WRITTEN REQUEST:
Copy out all of the data exactly as it appears.

PROVIDED MATERIAL:
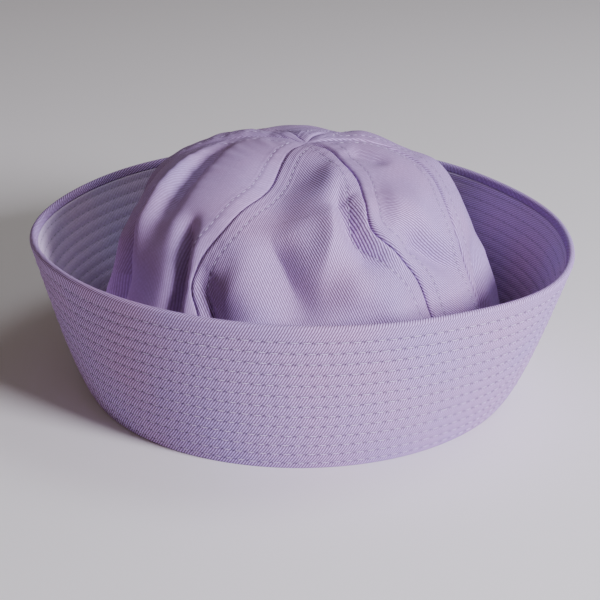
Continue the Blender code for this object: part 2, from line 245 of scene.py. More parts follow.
def foldLift(folds, roundness, bearing, rise, radius, sideLength):
    # each fold is lift * exp(-(distance / width) ** roundness) about its line, measured along the
    # cloth; it dies away at its upper end, and at its lower end too if that shows
    total = np.zeros_like(bearing)
    for line, width, lift in folds:
        middle = np.radians(line[len(line) // 2][0])
        across = (np.mod(bearing - middle + np.pi, 2 * np.pi) - np.pi) * radius
        up = rise * sideLength
        points = [((np.radians(angle) - middle) * crownSide(np.array([height]))[0][0], height * sideLength)
                  for angle, height in line]
        nearest = np.full_like(bearing, np.inf)
        progress = np.zeros_like(bearing)
        for place, ((ax, ay), (bx, by)) in enumerate(zip(points, points[1:])):
            along = ((across - ax) * (bx - ax) + (up - ay) * (by - ay)) / ((bx - ax) ** 2 + (by - ay) ** 2)
            along = np.clip(along, 0.0, 1.0)
            away = np.hypot(across - ax - along * (bx - ax), up - ay - along * (by - ay))
            progress = np.where(away < nearest, (place + along) / (len(points) - 1), progress)
            nearest = np.minimum(nearest, away)
        fade = smoothStep(0.0, cap["foldFade"], progress)
        if line[-1][1] > cap["lowFold"]:
            fade = fade * smoothStep(0.0, cap["foldFade"], 1.0 - progress)
        total += lift * fade * crownRadius * np.exp(-(nearest / (width * crownRadius)) ** roundness)
    return total


def crownFace(bearing, rise, swell):
    # the plain side of the crown, moved out along its normal (climb, -run) by the swell and the
    # folds, dented at its top, and moved over towards the apex as it rises
    radius, height, sideLength = crownSide(rise)
    below = crownSide(np.clip(rise - cap["slopeStep"], 0.0, 1.0))
    above = crownSide(np.clip(rise + cap["slopeStep"], 0.0, 1.0))
    run, climb = above[0] - below[0], above[1] - below[1]
    steepness = np.hypot(run, climb)
    lift = foldLift(mainFolds, cap["mainRoundness"], bearing, rise, radius, sideLength) + swell
    lift = lift + foldLift(fineFolds, cap["fineRoundness"], bearing, rise, radius, sideLength)
    lift = lift * smoothStep(0.0, cap["plainRise"], rise)
    radiusNow = radius + lift * climb / steepness
    dent = cap["apexDent"] * np.exp(-(radius / cap["apexDentRadius"]) ** 2)
    heightNow = height - lift * run / steepness - dent
    moved = smoothStep(cap["shiftStart"], cap["shiftFull"], rise)
    return np.stack([radiusNow * np.sin(bearing) + cap["apexShift"] * moved,
                     -radiusNow * np.cos(bearing) + cap["apexBack"] * moved, heightNow], axis=-1)


# The seams of the crown are felled: the allowance makes a band 6 mm wide on each side, held by
# a row of topstitches at its edge
seam = {
    "band": 0.0062,             # from the seam to its topstitches
    "bandLift": 0.00035,
    "edgeStart": 0.0002,        # the band's edge slopes down between these distances past its stitches
    "edgeEnd": 0.0022,
    "groove": 0.0005,
    "grooveWidth": 0.0006,
    "lip": 0.0003,              # of the cloth on top, beside the groove
    "underLip": -0.4,           # the cloth below it sinks by this share of the lip
    "lipPlace": 0.0016,
    "lipWidth": 0.0012,
    "stitchDip": 0.00035,
    "stitchDipWidth": 0.0009,
    "pucker": 0.00022,
    "puckerPlace": 0.8,         # share of the band where the puckers are deepest
    "puckerWidth": 0.0035,
    "puckerLean": 0.5,
    "puckerWaves": (0.0067, 0.0093, 0.0151, 0.0049),
    "puckerSeed": 40,
    "stitchPitch": 0.0033,
    "stitchShare": 0.80,        # share of the pitch that a stitch covers
    "lowStitch": 0.02,          # rises between which the seams are stitched
    "highStitch": 0.965,
    "stitchSamples": 1200,
    "travelSamples": 800,
    "narrowMap": 2.2,           # a gore narrower than this many bands has no rows in its map
    "narrowStitch": 2.4,        # and one narrower than this many has no stitches
    "outOfSight": 0.01,         # from a row, far enough that it leaves no mark
}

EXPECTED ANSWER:
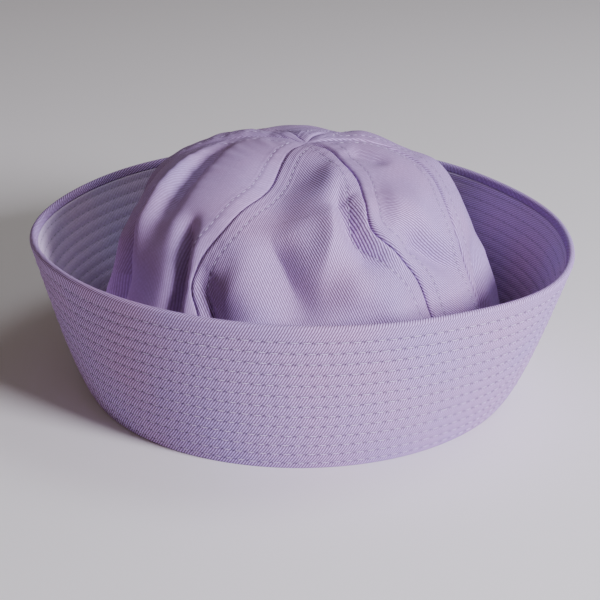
Continue the Blender code for this object: part 2, from line 245 of scene.py. More parts follow.
def foldLift(folds, roundness, bearing, rise, radius, sideLength):
    # each fold is lift * exp(-(distance / width) ** roundness) about its line, measured along the
    # cloth; it dies away at its upper end, and at its lower end too if that shows
    total = np.zeros_like(bearing)
    for line, width, lift in folds:
        middle = np.radians(line[len(line) // 2][0])
        across = (np.mod(bearing - middle + np.pi, 2 * np.pi) - np.pi) * radius
        up = rise * sideLength
        points = [((np.radians(angle) - middle) * crownSide(np.array([height]))[0][0], height * sideLength)
                  for angle, height in line]
        nearest = np.full_like(bearing, np.inf)
        progress = np.zeros_like(bearing)
        for place, ((ax, ay), (bx, by)) in enumerate(zip(points, points[1:])):
            along = ((across - ax) * (bx - ax) + (up - ay) * (by - ay)) / ((bx - ax) ** 2 + (by - ay) ** 2)
            along = np.clip(along, 0.0, 1.0)
            away = np.hypot(across - ax - along * (bx - ax), up - ay - along * (by - ay))
            progress = np.where(away < nearest, (place + along) / (len(points) - 1), progress)
            nearest = np.minimum(nearest, away)
        fade = smoothStep(0.0, cap["foldFade"], progress)
        if line[-1][1] > cap["lowFold"]:
            fade = fade * smoothStep(0.0, cap["foldFade"], 1.0 - progress)
        total += lift * fade * crownRadius * np.exp(-(nearest / (width * crownRadius)) ** roundness)
    return total


def crownFace(bearing, rise, swell):
    # the plain side of the crown, moved out along its normal (climb, -run) by the swell and the
    # folds, dented at its top, and moved over towards the apex as it rises
    radius, height, sideLength = crownSide(rise)
    below = crownSide(np.clip(rise - cap["slopeStep"], 0.0, 1.0))
    above = crownSide(np.clip(rise + cap["slopeStep"], 0.0, 1.0))
    run, climb = above[0] - below[0], above[1] - below[1]
    steepness = np.hypot(run, climb)
    lift = foldLift(mainFolds, cap["mainRoundness"], bearing, rise, radius, sideLength) + swell
    lift = lift + foldLift(fineFolds, cap["fineRoundness"], bearing, rise, radius, sideLength)
    lift = lift * smoothStep(0.0, cap["plainRise"], rise)
    radiusNow = radius + lift * climb / steepness
    dent = cap["apexDent"] * np.exp(-(radius / cap["apexDentRadius"]) ** 2)
    heightNow = height - lift * run / steepness - dent
    moved = smoothStep(cap["shiftStart"], cap["shiftFull"], rise)
    return np.stack([radiusNow * np.sin(bearing) + cap["apexShift"] * moved,
                     -radiusNow * np.cos(bearing) + cap["apexBack"] * moved, heightNow], axis=-1)


# The seams of the crown are felled: the allowance makes a band 6 mm wide on each side, held by
# a row of topstitches at its edge
seam = {
    "band": 0.0062,             # from the seam to its topstitches
    "bandLift": 0.00035,
    "edgeStart": 0.0002,        # the band's edge slopes down between these distances past its stitches
    "edgeEnd": 0.0022,
    "groove": 0.0005,
    "grooveWidth": 0.0006,
    "lip": 0.0003,              # of the cloth on top, beside the groove
    "underLip": -0.4,           # the cloth below it sinks by this share of the lip
    "lipPlace": 0.0016,
    "lipWidth": 0.0012,
    "stitchDip": 0.00035,
    "stitchDipWidth": 0.0009,
    "pucker": 0.00022,
    "puckerPlace": 0.8,         # share of the band where the puckers are deepest
    "puckerWidth": 0.0035,
    "puckerLean": 0.5,
    "puckerWaves": (0.0067, 0.0093, 0.0151, 0.0049),
    "puckerSeed": 40,
    "stitchPitch": 0.0033,
    "stitchShare": 0.80,        # share of the pitch that a stitch covers
    "lowStitch": 0.02,          # rises between which the seams are stitched
    "highStitch": 0.965,
    "stitchSamples": 1200,
    "travelSamples": 800,
    "narrowMap": 2.2,           # a gore narrower than this many bands has no rows in its map
    "narrowStitch": 2.4,        # and one narrower than this many has no stitches
    "outOfSight": 0.01,         # from a row, far enough that it leaves no mark
}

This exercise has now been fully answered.